It sounds like the plot of a Hollywood blockbuster, but it’s real. NASA scientists will soon launch a mission to change the course of a distant asteroid in a test of technology that could one day save planet Earth from disaster.

The Double Asteroid Redirection Test (DART) spaceship could launch as early as July. It will travel 11 million kilometers and slam into the smaller part of the Didymos binary asteroid system, knocking the moonlet slightly off its current path. The asteroid punch is planned for September 2022.

Shortly before impact, a shoebox-sized satellite built by NASA partners in Italy will break away from the rocket to help scientists study the asteroid’s trajectory after the collision and determine if the mission is a success.

“Up until now, we haven’t had too many options for what we might do if we found something that was incoming,” Andy Rivkin, a member of the DART investigation team told VICE News. “DART is the first test of how we might be able to deflect something without having to resort to a nuclear package, or sitting in our basements, waiting it out, and crossing our fingers.”

A schematic of the DART mission shows the ship on a collision course with the Didymos asteroid’s moonlet (NASA/Johns Hopkins Applied Physics Laboratory)

A schematic of the DART mission shows the ship on a collision course with the Didymos asteroid’s moonlet (NASA/Johns Hopkins Applied Physics Laboratory)

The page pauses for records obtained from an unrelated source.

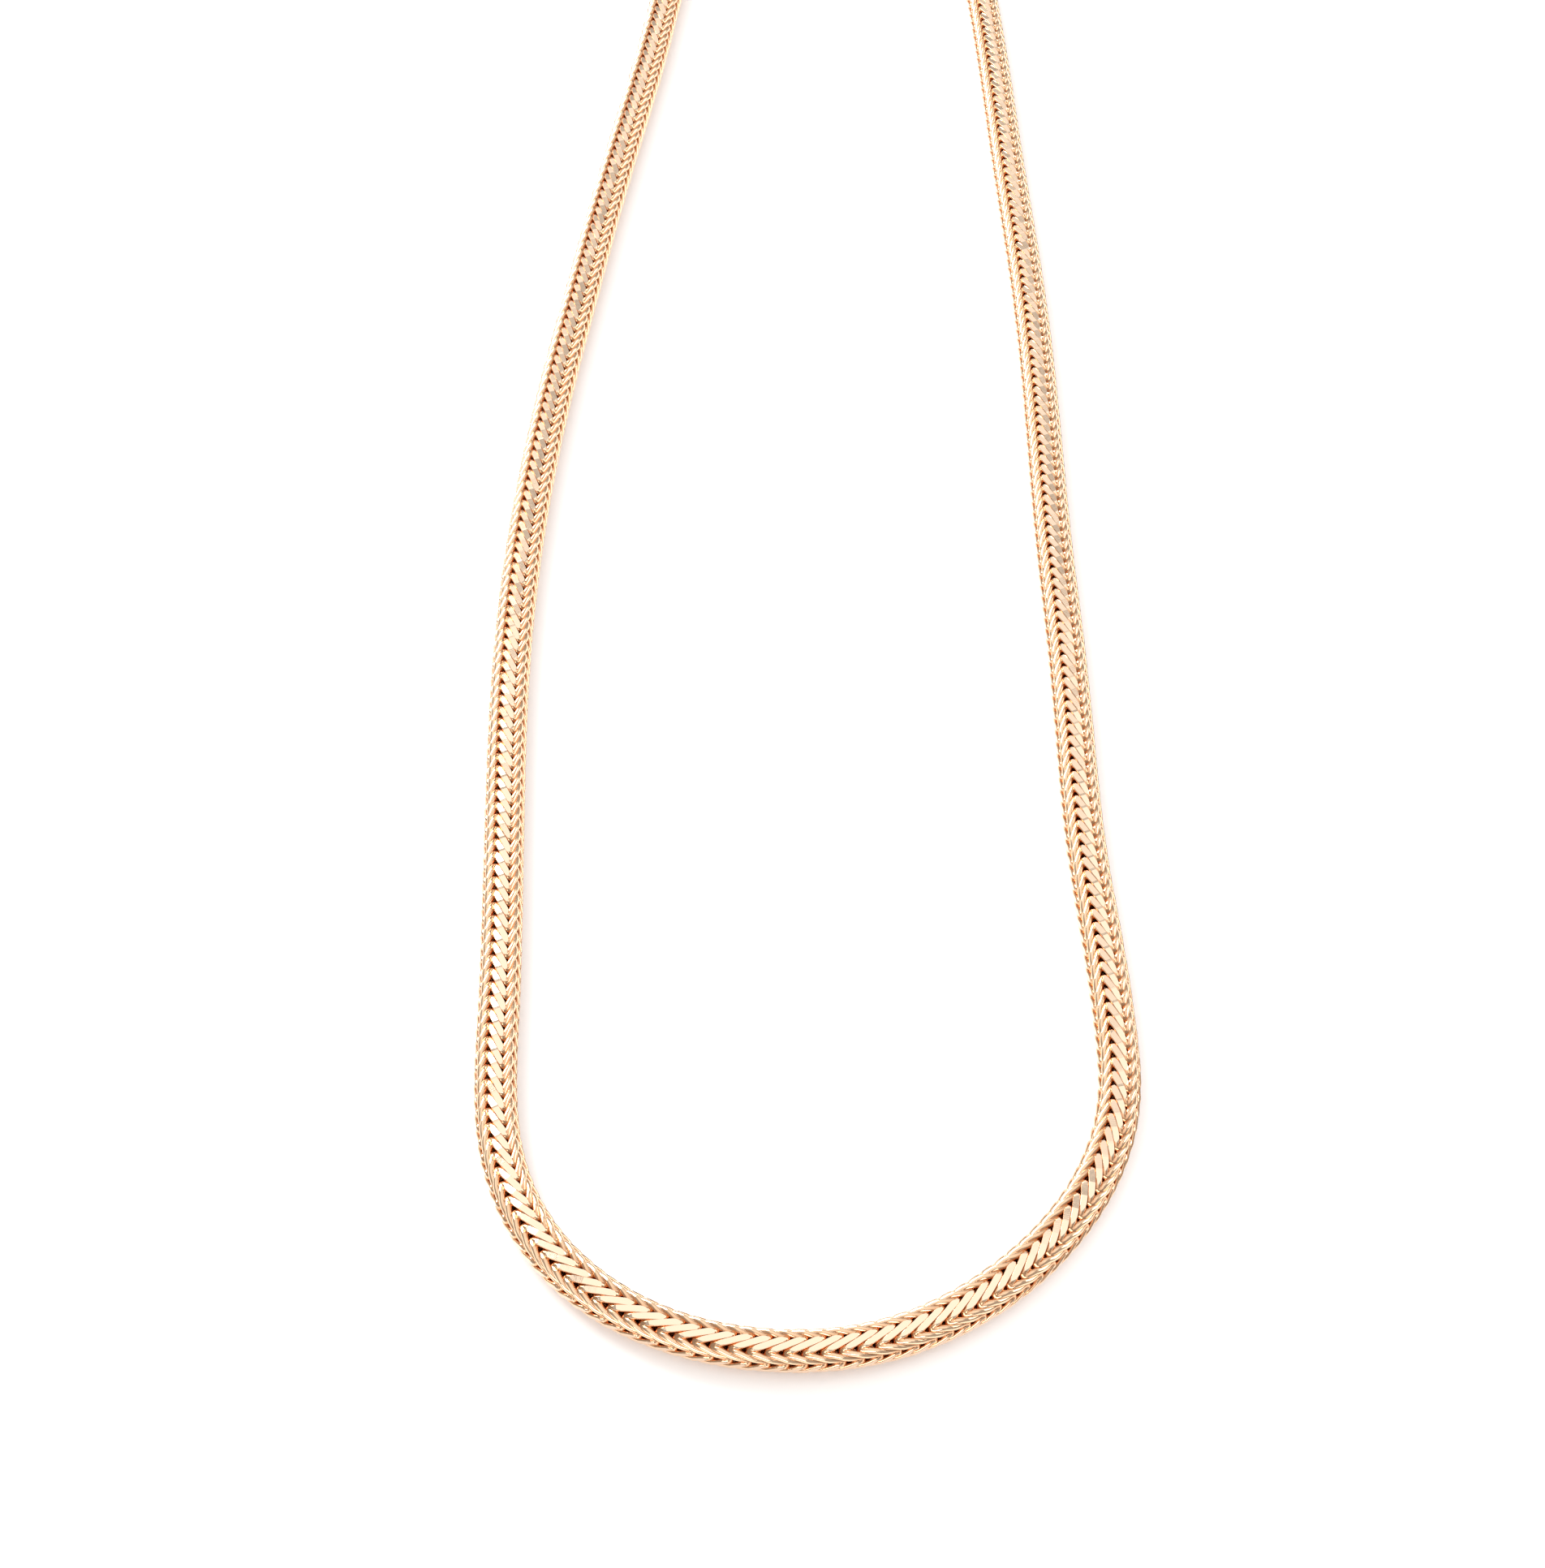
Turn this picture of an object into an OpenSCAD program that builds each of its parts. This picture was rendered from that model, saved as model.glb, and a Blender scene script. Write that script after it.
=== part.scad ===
// Woven chain necklace, closed by a plain barrel clasp, lying as a long narrow loop.
// Millimetres, +Z up, origin on the resting surface under the middle of the loop.

/* [Chain] */
// Width and height of the chain, over its planed corners
chain_w = 4; // [3:0.1:4.5]
// Width of the flat planed along each corner
corner_flat = 1.6; // [0.8:0.1:2]
// Number of sections along the chain
sections = 78; // [60:1:80]

/* [Clasp] */
// Length of the barrel
clasp_l = 14; // [12:0.5:18]
// Wall of the cup at each end
cup_wall = 0.45; // [0.4:0.05:0.8]
// How far the middle of the barrel swells past its cups
clasp_swell = 0.25; // [0.1:0.05:0.8]
// Radial play of the chain in its cup
cup_play = 0.15; // [0.1:0.05:0.25]
// Gap between the end of the chain and the bottom of its cup
end_gap = 0.2; // [0.1:0.1:0.5]
// Chamfer of the barrel's edges
clasp_chamfer = 0.2; // [0.1:0.05:0.3]
// Width and depth of the seam round the middle of the barrel
seam = 0.25; // [0.1:0.05:0.5]

/* [Hidden] */

rose_gold = [0.93, 0.72, 0.58];
pale_gold = [0.95, 0.78, 0.62];

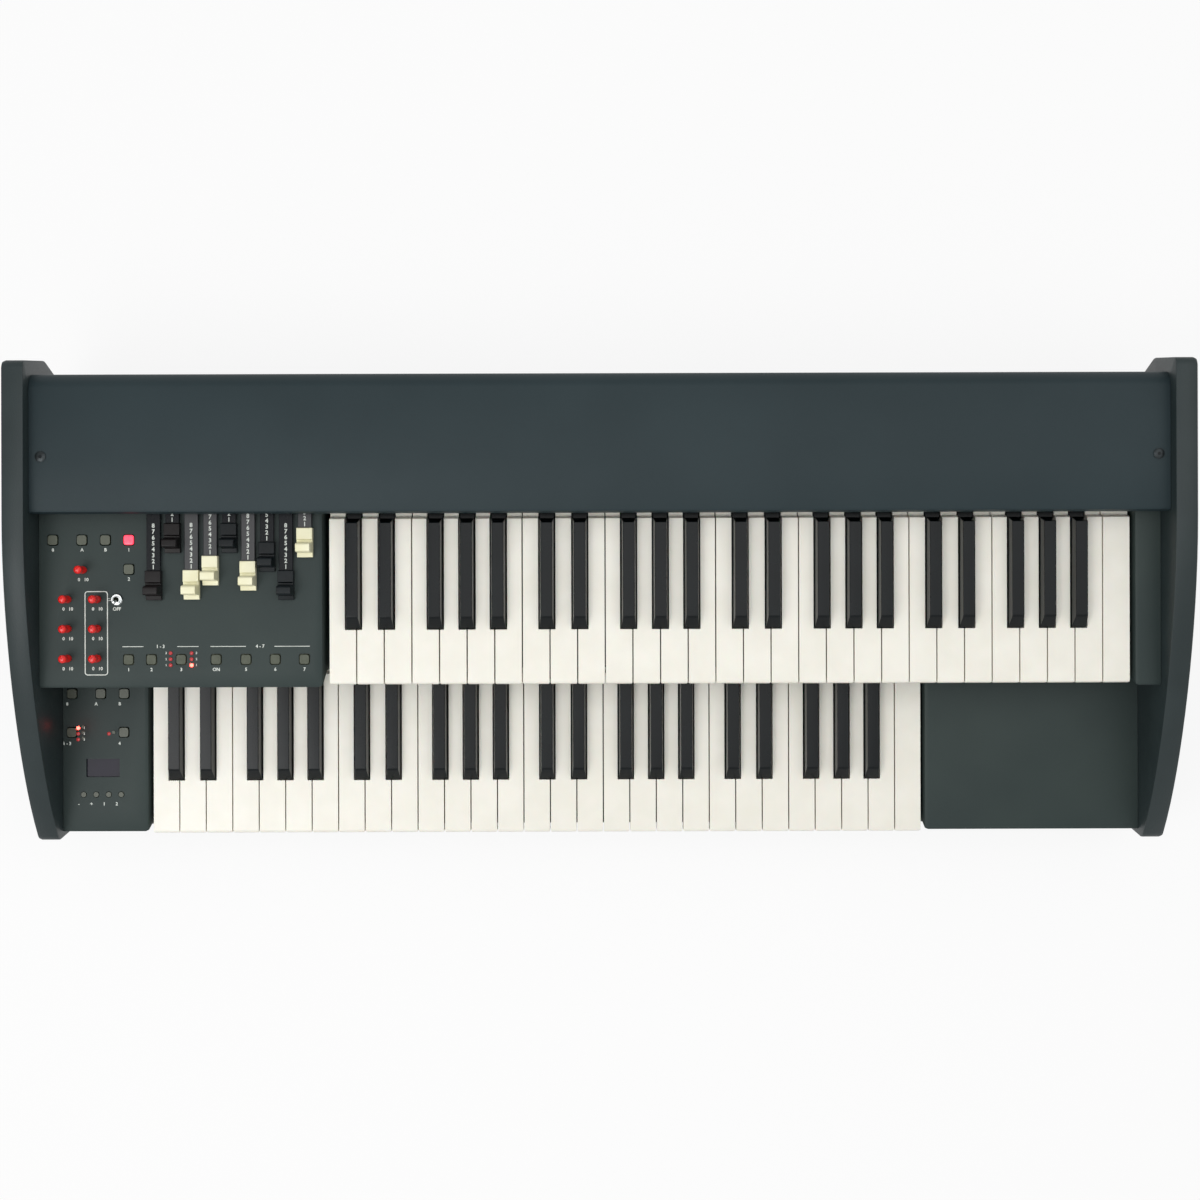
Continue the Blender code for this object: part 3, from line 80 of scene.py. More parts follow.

Recent Mars exploration missions, the use of satellites to tackle climate change and plans to land the first woman and next man on the moon have drawn headlines. But NASA also has achieved quieter victories, such as successfully collecting samples from an asteroid last October.

Didymos does not threaten Earth, but the DART mission will prepare NASA for an asteroid that might. About once a year, a car-sized asteroid slams into Earth’s atmosphere but burns up before reaching the planet’s surface. Larger impacts, causing significant damage, might occur once every 2,000 years, NASA says, while an object that might actually threaten civilization comes along only once every few million years.

DART’s punch is expected to change the course of the Didymos moonlet, also called Didymos B, by only a fraction of 1 percent. Scientists have been working for years to figure out how they will measure that change and other effects on Didymos B. Imaging technology on board DART; the Italian Space Agency’s small satellite, Light Italian Cubesat for Imaging of Asteroids (LICIACube); and telescopic observations from Earth all will help NASA observe the mission.

“We need to anticipate a wide range of possibilities and predict their outcomes, so that after DART slams into Didymos B we’ll know what our measurements are telling us,” said Angela Stickle, DART’s Impact Simulation Working Group lead from the Johns Hopkins Applied Physics Laboratory.